La metafora del tarlo che corrode in profondità il legno dell’immagine sacra rimanda direttamente alla condizione altrettanto precaria e perniciosa dei due protagonisti che vivono all’unisono la loro disadorna storia di (dis)amore morboso in quello che a torto è stato definito il più brutto film bergmaniano (privilegio che a nostro parere spetta di diritto allo scioglilingua “För att inte tala om alla dessa kvinnor”).
"L’adultera” era stato progettato in origine metà in inglese e metà in svedese. “Credo fosse meno insopportabile della versione in inglese dal principio alla fine fatta dietro pressione degli americani,” afferma lo stesso Bergman. “questa storia, che persi in questo modo, era basata per me su qualcosa di molto personale: la vita segreta degli amanti diventa a poco a poco l’unica vera vita, mentre quella vera diventa una vita d’apparenza.”
L’ombra di Lelouch si staglia a tratti su un fondale nero cartolinesco dove gli sguardi in soggettiva degli amanti danno vita all’esternazione dei propri sentimenti tramite vere e proprie letter(in)e declamate a viva voce tra una spruzzata e l’altra di sciropposo sentimentalismo, con lo spettatore chiamato suo malgrado a reggere il gioco. Ed in un estenuante tira e molla dei due amanti giocato sulle contrapposizioni piuttosto che sulle giustapposizioni delle rispettive (dis)affinità caratteriali e non, la tiritera narrativa potrebbe al limite continuare all’infinito, intessuta di sottili giochi d’infedeltà e rigurgiti di passioni malate celate dietro un rapporto travagliato che corrode le anime, conducendole man mano per contrasto a saldarsi sempre più l’un l’altra in una serie di situazioni che inevitabilmente finiscono col far emergere in modo prepotente l’irresolubilità delle soluzioni narrative adottate dal regista.
E per l’ennesima volta l’immagine allo specchio mette a nudo sia la sostanza intima dei personaggi che i rispettivi corpi avviluppati nella luce chiaroscurale che ne delinea con evidenza le fattezze smascherando nel contempo la fragile nudità interiore.

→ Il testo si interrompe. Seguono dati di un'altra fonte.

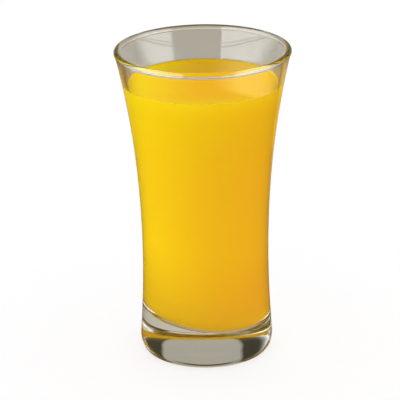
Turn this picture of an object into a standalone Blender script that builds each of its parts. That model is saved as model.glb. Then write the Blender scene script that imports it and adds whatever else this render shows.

Bergman si attarda forse più del dovuto nel seguire passo passo l’instaurazione di un rapporto complesso, disarticolato, che nasce, vive e vegeta in una giostra incessante di umori e di rancori, di sussulti spasmodici e di repentini cedimenti, di sentimenti esasperati oltre il dovuto e di aneliti vitali soffocati dal soffio della noncuranza.
In sostanza “Beroringen” vuole essere la cronaca di un adulterio annunciato sul nascere, ovvero la descrizione di un’ossessione amorosa che si trasforma in malessere fisico e morale, la prova pratica dell’irrealizzabilità di un corridoio di reciproca comunicazione e comprensione nell’ambito dell’esistenza di una coppia estemporanea impietosamente usata a mo’ di cavia. Più in generale il film va inteso come un duplice fallimento dell’essere dentro e fuori del matrimonio, un pretesto per documentare l’approdo ad un punto di non ritorno dei cocci frantumati di due singole personalità smascherate e vaganti senza una precisa meta, costretti ulteriormente a sparpagliarsi in ogni direzione. In altre parole una sorta di apologo in immagini dove gli ultimi barlumi della dignità dell’individuo cedono irrimediabilmente il passo agli istinti della carne assuefatta alla noia.
Dopo l’exploit di “Persona” e la successiva performance in “Passione”, Bibi Andersson si tuffa con scarso entusiasmo nelle vesti di un personaggio controverso dalle motivazioni esistenziali non ben definite, pur finendo in ogni caso con l’offrirci una prova che va ben oltre la sufficienza e che sicuramente non smentisce le sue elevate doti d’interprete. Non eccessivamente convincente risulta invece Elliott Gould nelle vesti di un personaggio ricco di sfaccettature, non riuscendo a celare fin dalle prime battute una specie di malcelato disagio in una parte che si dimostra non essere nelle sue corde.
Un Bergman comunque minore, che mescola bizzarramente Bach e Mozart ad una sorta di musichetta pop più che altro indicata per qualche commediola americana di media levatura, ma che non si lascia irretire più di tanto dal potenziale miraggio costituito dagli stilemi hollywoodiani, oltretutto adeguatamente rassicurato dalla presenza di due suoi fedelissimi che riescono a fare la differenza. Perché Bibi Andersson a parte, la classe di Max Von Sydow non è certo acqua.